– Бабы наши!
– С бородами? – спросил я. (Я видел много мужицких голов.)
– А это наши каштаны! Т. е. удалые, которых у нас так называют.
– Скликай их ко мне, зачем нейдут?
– Боятся.
– Скажи им – напрасно. Я друг всем тем, кто меня слушает!
Пока дошли мы до конца селения, от которого нарезаемая земля еще была верстах в двух, каштанов собралось около меня человек до сорока, и я с ними дружески пустился в разговоры и между прочим спросил у них, сколько деревень приписано к этой волости; узнавши, что 10, приказал им, чтобы сейчас из них «удалых» 9 человек поехали бы в каждую деревню и выслали бы стариков ко мне. Все это было мгновенно исполнено.

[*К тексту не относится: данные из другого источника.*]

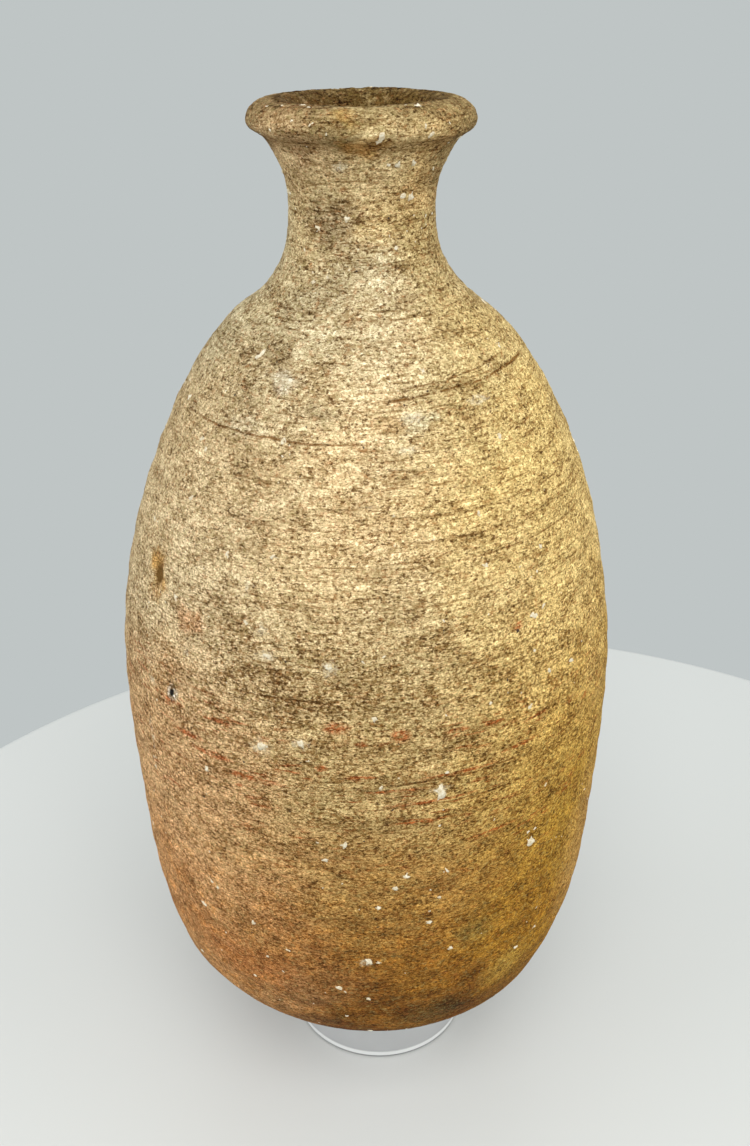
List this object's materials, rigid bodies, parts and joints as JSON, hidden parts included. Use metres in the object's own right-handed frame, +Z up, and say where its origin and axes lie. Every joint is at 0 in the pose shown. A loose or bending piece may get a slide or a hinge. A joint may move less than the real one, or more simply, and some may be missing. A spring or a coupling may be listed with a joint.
{
  "type": "clay bottle on a ring stand",
  "caption": "Tall wheel-thrown clay bottle with a rolled rim, narrow neck and rounded base, lifting out of a short clear display ring.",
  "frame": {"origin": "on the table, straight under the middle of the bottle's body", "axes": "+Z up along the bottle, +X towards the side that the base leans to, -Y towards the viewer"},
  "size_m": [0.126, 0.126, 0.2648],
  "materials": {
    "fired_clay": "matte, unglazed, gritty",
    "clear_acrylic": "clear, polished"
  },
  "bodies": {
    "stand": {"ring_stand": "clear_acrylic"},
    "bottle": {"bottle": "fired_clay"}
  },
  "joints": [
    {"name": "bottle_lift", "type": "slide", "parent": "stand", "child": "bottle", "axis": [0, 0, 1], "range_m": [0, 0.06]}
  ]
}
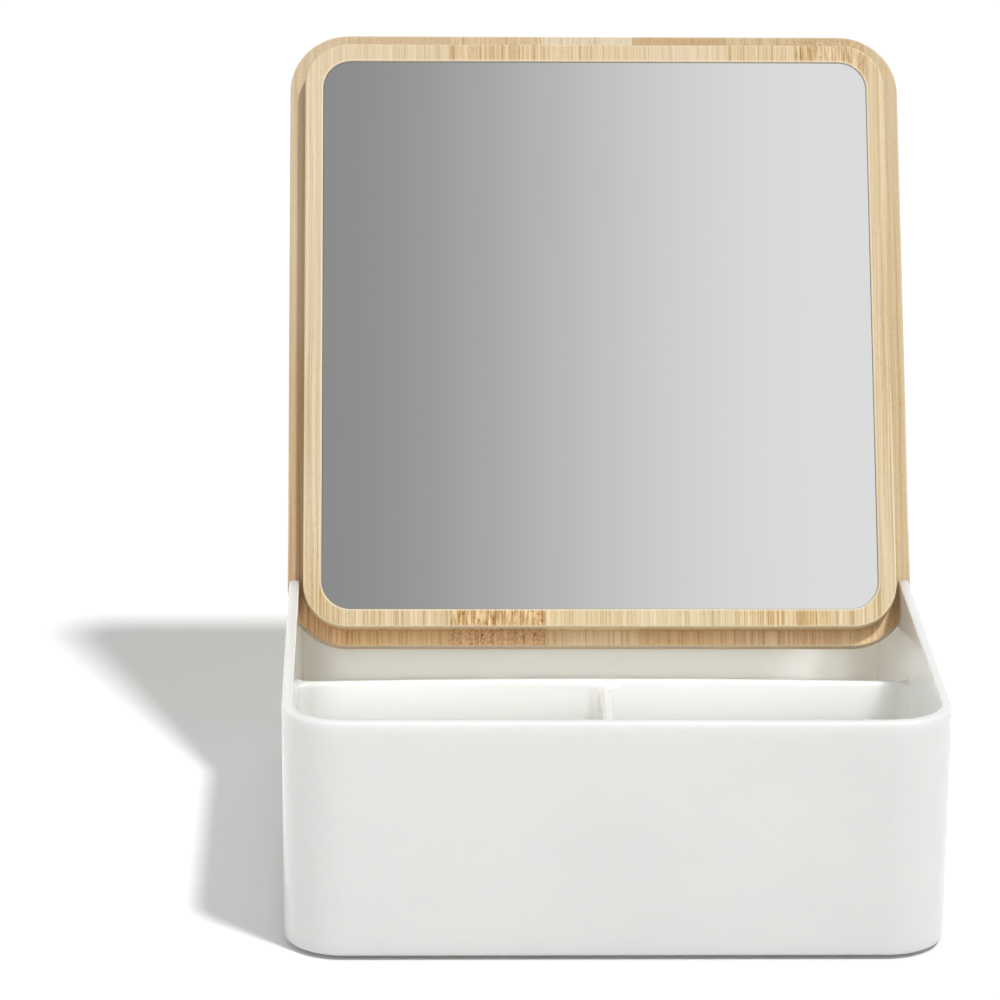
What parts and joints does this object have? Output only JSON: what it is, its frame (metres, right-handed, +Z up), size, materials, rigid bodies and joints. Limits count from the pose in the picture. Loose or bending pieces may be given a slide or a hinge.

Придя на место запашки, я нашел, что оную уже начали. Крестьяне плугами живо бороздили из одного конца в другой, с песнями и веселыми лицами. Потом пошли бороны и начался засев, так что через полтора часа 12 десятин земли вспахано, взборонено и засеяно как ни в чем не бывало! Рабочие, окружавшие меня, постоянно твердили:
– Проси, чтобы государь простил их всех! – Для меня же были приготовлены: арба, укладенная вся пуховиками и устланная большим ковром, и верховой конь, с богатым татарским убором, с просьбой ехать на чем мне будет угодно. Тут же я нашел и своих чиновников.
На возвратном пути при входе в селение я встретил посланцев из ближайших деревень, всех на коленях, умоляющих меня о прощении, с уверением и с просьбой проверить лично, что и у них точно так же и охотно производится запашка. Поблагодарив их за успокоение меня своим повиновением, я сказал, «что теперь буду просить за них государя, но за успех ручаться не могу, ибо через них я уже утратил к себе доверенность!». Затем спросил голову, приготовлена ли мне квартира. Он отвечал, что в волостной избе, – мы все были в это время посреди селения, а та изба была у противного конца.
– Далеко, – сказал я, – нет ли тут поближе дома? Это чей дом? – Явился хозяин.
– Пусти меня ночевать к себе. – Он бросился к ногам моим.
– Осчастливь меня, губернатор, этим! – И я направился к дому. Немедленно написал к Лобанову обо всем, как было; спрашивал его, нужно ли, чтобы я прибыл как губернатор туда, где он действует, и донесение это отправил с жандармом. Жандарм вернулся ко мне с ответом Лобанова в третьем часу ночи и привез мне два номера. В первом, в 6 часов пополудни, Лобанов писал, что, прибыв в волость, он нашел упрямое сопротивление лашман и ожидает только команды, которая прибудет часа через два. Во втором же, в 10 часов вечера, он писал: «По прибытии команды, когда были приняты меры наказать главных ослушников, татары в большом количестве высыпали даже из окрестных селений с топорами, косами и кольями. Некоторые тут же были схвачены и крепко наказаны. Но часов около девяти волнение стало утихать, и, когда приехал от меня жандарм, все уже разошлись по домам, с обещанием назавтра повиноваться беспрекословно… Разыскивая причину, он узнал, что прежде жандарма приехали от той волости, где я был, два татарина и, узнав от них, что их сельчане повинуются мне, порешили и им тоже слушать!» Князь благодарил за мое распоряжение и присовокупил, что теперь нет никакой надобности мне затруднять себя лишним проездом к нему. Об удельном чиновнике, о котором я тоже откровенно писал ему, он распорядился посадить его под арест на две недели на хлеб и воду.